PhRMA asked FDA for flexibility to accommodate evolving DHTs. More specifically, the group asked the agency to provide a clear, flexible, and risk-based approach to allow use of fit-for-purpose DHTs; provide practical tools such as templates and decision trees to use DHTs; clarify the agency's expectations for managing DHT changes, such as software updates; and ensure regulatory harmonization on DHTs not only between product centers but also with other drug regulators.
The Combination Products Coalition (CPC) wrote to FDA and said there is a lack of clarity about differentiation across DHT use cases, timing and placement of DHT information in submissions, and cross-center expectations.
The group asked the agency to promote transparency by clarifying how DHTs will be evaluated and incorporated into regulatory decision-making. It also asked that DHCoE be empowered to serve as a formal cross-center coordination body for DHT matters and that the agency play a leadership role in promoting global harmonization on the topic. It also asked FDA to support least‑burdensome submission mechanisms, such as enabling a master file-type approach for DHTs.

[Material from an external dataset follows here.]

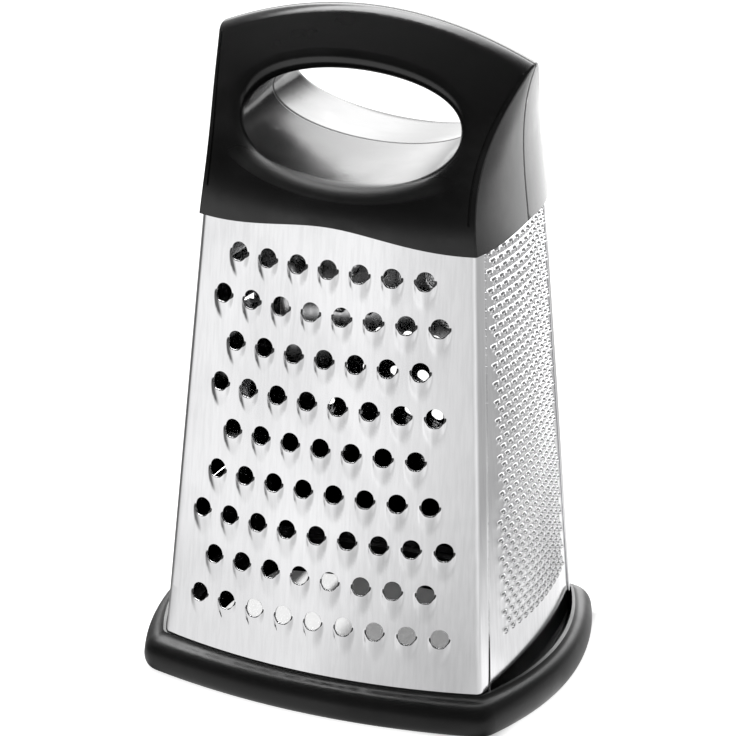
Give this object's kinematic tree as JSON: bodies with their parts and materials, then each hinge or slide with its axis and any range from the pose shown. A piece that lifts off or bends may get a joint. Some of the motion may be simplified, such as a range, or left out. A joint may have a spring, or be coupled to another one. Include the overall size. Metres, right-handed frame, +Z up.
{
  "type": "box grater",
  "caption": "Tapered four-sided steel box grater with a black moulded handle that has a through grip opening, and a soft black foot ring.",
  "frame": {"origin": "on the table under the middle of the foot ring", "axes": "+Z up; the coarse face looks towards -Y and the fine face towards +X"},
  "size_m": [0.1476, 0.118, 0.23],
  "materials": {
    "bright_steel": "polished stainless sheet",
    "handle_black": "satin black moulding",
    "insert_plastic": "plain black moulding",
    "foot_rubber": "soft black elastomer",
    "fastener_steel": "plain stainless"
  },
  "bodies": {
    "root": {"coarse_grater_panel": "bright_steel", "medium_grater_panel": "bright_steel", "fine_grater_panel": "bright_steel", "slicing_panel": "bright_steel", "corner_rivets": "fastener_steel", "handle_front_shell": "handle_black", "handle_rear_shell": "handle_black", "handle_insert": "insert_plastic", "handle_screws": "fastener_steel", "base_ring": "foot_rubber", "base_frame": "insert_plastic", "base_screws": "fastener_steel"}
  },
  "joints": []
}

"This would allow third-party providers to maintain centralized, risk-proportionate, documentation on DHT and AI tool performance, validation, and lifecycle management, which sponsors could then reference across multiple programs, especially in cases where a third-party is producing a clinical trial only use product and therefore does not seek FDA clearance/approval," said CPC. "Such an approach is particularly valuable where proprietary information limits the ability of third-party developers to fully disclose underlying methodologies directly to multiple sponsors, creating inefficiencies and potential barriers to adoption. This helps to reduce duplicative submissions, facilitate more efficient review, and appropriately delineate responsibilities between product sponsors and external technology developers.
"This supports scalable adoption of DHTs and AI-enabled tools, while ensuring FDA maintains appropriate oversight of critical information supporting regulatory decision-making," the group added.
The Biotechnology Innovation Organization (BIO) said that its members agreed the most significant barriers to adopting DHTs include the lack of clarity about evidentiary expectations for DHT-derived endpoints, verification and validation requirements, and selecting the right regulatory pathways for DHT use in drug development. The group also noted that the lack of cross-center consistency, the opaqueness of FDA's internal processes regarding DHT reviews, and the lack of publicly available information have been major challenges for its members.
"BIO recommends timely Agency-stakeholder engagement mechanisms, both formal and informal, including prioritizing in-person meetings, transparent feedback timelines, and coordinated cross-Center alignment," said BIO. "BIO members also highlight the need for practical tools, such as risk‑tiered templates, case studies, decision trees, and examples to support consistent implementation.
"Specifically, BIO considers evidentiary templates to be essential, practical instruments that enable fit-for-purpose development and promote more consistent and predictable integration of DHTs into clinical research," the group added.
BIO also asked for more clarity on how sponsors should handle missing or incomplete data, manage software and firmware updates during clinical trials, establish composite or multimodal endpoints, and determine when evidence can be reused or bridged across contexts of use, populations, and device versions. The group also said it's important for FDA to address equity and accessibility considerations to ensure DHTs reliably perform across diverse populations and don't widen the digital divide.